## What the task asks
Read the listing and extract each line that includes the word "scene".
— start of Given material —
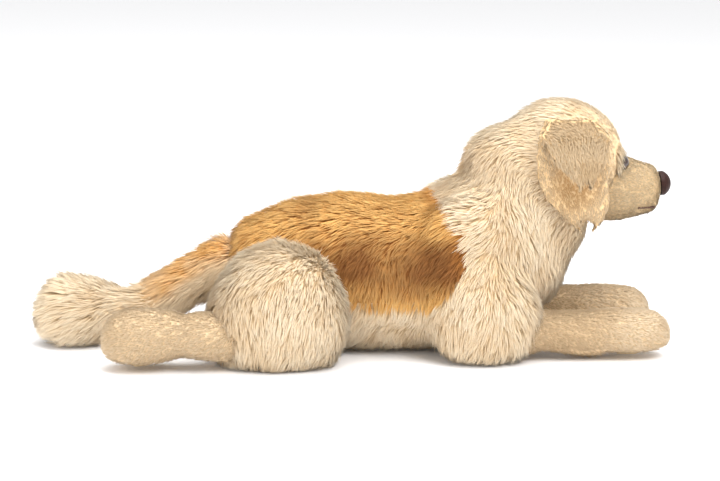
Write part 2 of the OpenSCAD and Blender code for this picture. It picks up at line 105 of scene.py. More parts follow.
def makeStudio():
    scene = bpy.context.scene
    camera = bpy.data.objects.new("camera", bpy.data.cameras.new("camera"))
    scene.collection.objects.link(camera)
    camera.data.lens = studio["lens"]
    camera.data.clip_end = 50
    back = backFrom(studio["azimuth"], studio["elevation"])
    camera.location = Vector(studio["aim"]) + back * studio["distance"]
    look = (-back).to_track_quat("-Z", "Y").to_matrix()
    camera.rotation_euler = (look @ Matrix.Rotation(math.radians(studio["roll"]), 3, "Z")).to_euler()
    scene.camera = camera
    scene.view_settings.view_transform = "Standard"
    world = bpy.data.worlds.new("studioWorld")
    world.use_nodes = True
    world.node_tree.nodes["Background"].inputs["Color"].default_value = (1, 1, 1, 1)
    world.node_tree.nodes["Background"].inputs["Strength"].default_value = studio["worldStrength"]
    scene.world = world
    for name, (place, width, power) in studio["lights"].items():
        light = bpy.data.objects.new(name, bpy.data.lights.new(name, "AREA"))
        light.data.energy, light.data.size = power, width
        light.location = place
        scene.collection.objects.link(light)
        pointAt(light, studio["lightsAim"])


makeStudio()


def tint(red, green, blue):
    # display values 0 to 255 to the light values that a shader takes
    def one(value):
        value /= 255
        return value / 12.92 if value <= 0.04045 else ((value + 0.055) / 1.055) ** 2.4
    return (one(red), one(green), one(blue), 1.0)


class Wire:
    # a socket that adds Math nodes when it is used in a sum
    def __init__(self, finish, socket):
        self.finish, self.socket = finish, socket

    def sum(self, operation, first, second=0.0):
        return self.finish.node("ShaderNodeMath", {"operation": operation}, {0: first, 1: second})

    def __add__(self, other):
        return self.sum("ADD", self, other)

    def __radd__(self, other):
        return self.sum("ADD", other, self)

    def __sub__(self, other):
        return self.sum("SUBTRACT", self, other)

    def __rsub__(self, other):
        return self.sum("SUBTRACT", other, self)

    def __mul__(self, other):
        return self.sum("MULTIPLY", self, other)

    def __rmul__(self, other):
        return self.sum("MULTIPLY", other, self)

    def __truediv__(self, other):
        return self.sum("DIVIDE", self, other)


class Finish:
    # one material being made
    def __init__(self, name, roughness=0.8, **fixed):
        self.material = bpy.data.materials.new(name)
        self.material.use_nodes = True
        self.tree = self.material.node_tree
        self.shader = self.tree.nodes["Principled BSDF"]
        self.shader.inputs["Roughness"].default_value = roughness
        for socket, value in fixed.items():
            self.shader.inputs[socket.replace("_", " ")].default_value = value

    def node(self, kind, settings=None, inputs=None, output=0):
        made = self.tree.nodes.new(kind)
        for setting, value in (settings or {}).items():
            if setting == "stops":
                ramp = made.color_ramp
                while len(ramp.elements) < len(value):
                    ramp.elements.new(0.5)
                for element, (place, colour) in zip(ramp.elements, value):
                    element.position, element.color = place, colour
            else:
                setattr(made, setting, value)
        for socket, value in (inputs or {}).items():
            if isinstance(value, Wire):
                self.tree.links.new(value.socket, made.inputs[socket])
            else:
                made.inputs[socket].default_value = value
        return Wire(self, made.outputs[output])

    def put(self, socket, wire):
        self.tree.links.new(wire.socket, self.shader.inputs[socket])

    def place(self):
        return self.node("ShaderNodeTexCoord", output="Object")

    def attribute(self, name):
        return self.node("ShaderNodeAttribute", {"attribute_name": name}, output="Fac")

    def grain(self, scale, detail=3.0, rough=0.55, at=None):
        return self.node("ShaderNodeTexNoise", {"noise_dimensions": "3D"},
                         {"Vector": at or self.place(), "Scale": scale, "Detail": detail, "Roughness": rough})

    def ramp(self, factor, stops):
        return self.node("ShaderNodeValToRGB", {"stops": stops}, {"Fac": factor}, "Color")

    def mix(self, factor, first, second, blend="MIX"):
        # a colour mix: its sockets share names, so they are reached by place
        return self.node("ShaderNodeMix", {"data_type": "RGBA", "blend_type": blend},
                         {0: factor, 6: first, 7: second}, 2)

    def bump(self, height, strength, distance):
        wire = self.node("ShaderNodeBump", {},
                         {"Height": height, "Strength": strength, "Distance": distance}, "Normal")
        self.put("Normal", wire)


pile = {
    "bodyAt": 0.45,         # where along a strand its body colour is full
    "driftScale": 28.0,     # how broad the coat's drift in tone is
    "driftShare": 0.4,
    "patchMixShare": 0.92,
}


def furFinish(name, root, body, tip, patch, edge=None, roughness=0.66, sheen=0.04):
    # strands darken at the root, partly as their own darker underfur and partly as painted shade deep in the
    # pile, lighten at the tip, and drift in tone over the coat
    finish = Finish(name, roughness, Sheen_Weight=sheen, Sheen_Roughness=0.4,
                    Sheen_Tint=(1.0, 0.94, 0.84, 1.0), Specular_IOR_Level=0.15)
    along = finish.attribute("along")
    tone = finish.attribute("tone")
    colour = finish.ramp(along, [(0.0, root), (pile["bodyAt"], body), (1.0, tip)])
    drift = finish.ramp(finish.grain(pile["driftScale"], 3.0), [(0.40, (0, 0, 0, 1)), (0.66, (1, 1, 1, 1))])
    colour = finish.mix(drift, colour, finish.mix(pile["driftShare"], colour, patch))
    # the patch mix paints shade on the saddle's flanks and under the elbow on each forearm; it also darkens the
    # feet and makes the tail root cream below
    colour = finish.mix(finish.attribute("matted"), colour, finish.mix(pile["patchMixShare"], colour, patch))
    if edge is not None:
        colour = finish.mix(finish.attribute("rim"), colour, edge)
    shade = finish.node("ShaderNodeCombineColor", {}, {0: tone, 1: tone, 2: tone})
    finish.put("Base Color", finish.mix(1.0, colour, shade, "MULTIPLY"))
    return finish.material


def underFinish(name, dark, light, scale=240.0):
    # the knitted backing that shows between the strands
    finish = Finish(name, 0.9, Specular_IOR_Level=0.2)
    fibre = finish.grain(scale, 4.0, 0.7)
    finish.put("Base Color", finish.ramp(fibre, [(0.30, dark), (0.70, light)]))
    finish.bump(fibre, 0.6, 1.2 * mm)
    return finish.material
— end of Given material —
## Worked solution
Write part 2 of the OpenSCAD and Blender code for this picture. It picks up at line 105 of scene.py. More parts follow.
    scene = bpy.context.scene
    scene.collection.objects.link(camera)
    scene.camera = camera
    scene.view_settings.view_transform = "Standard"
    scene.world = world
        scene.collection.objects.link(light)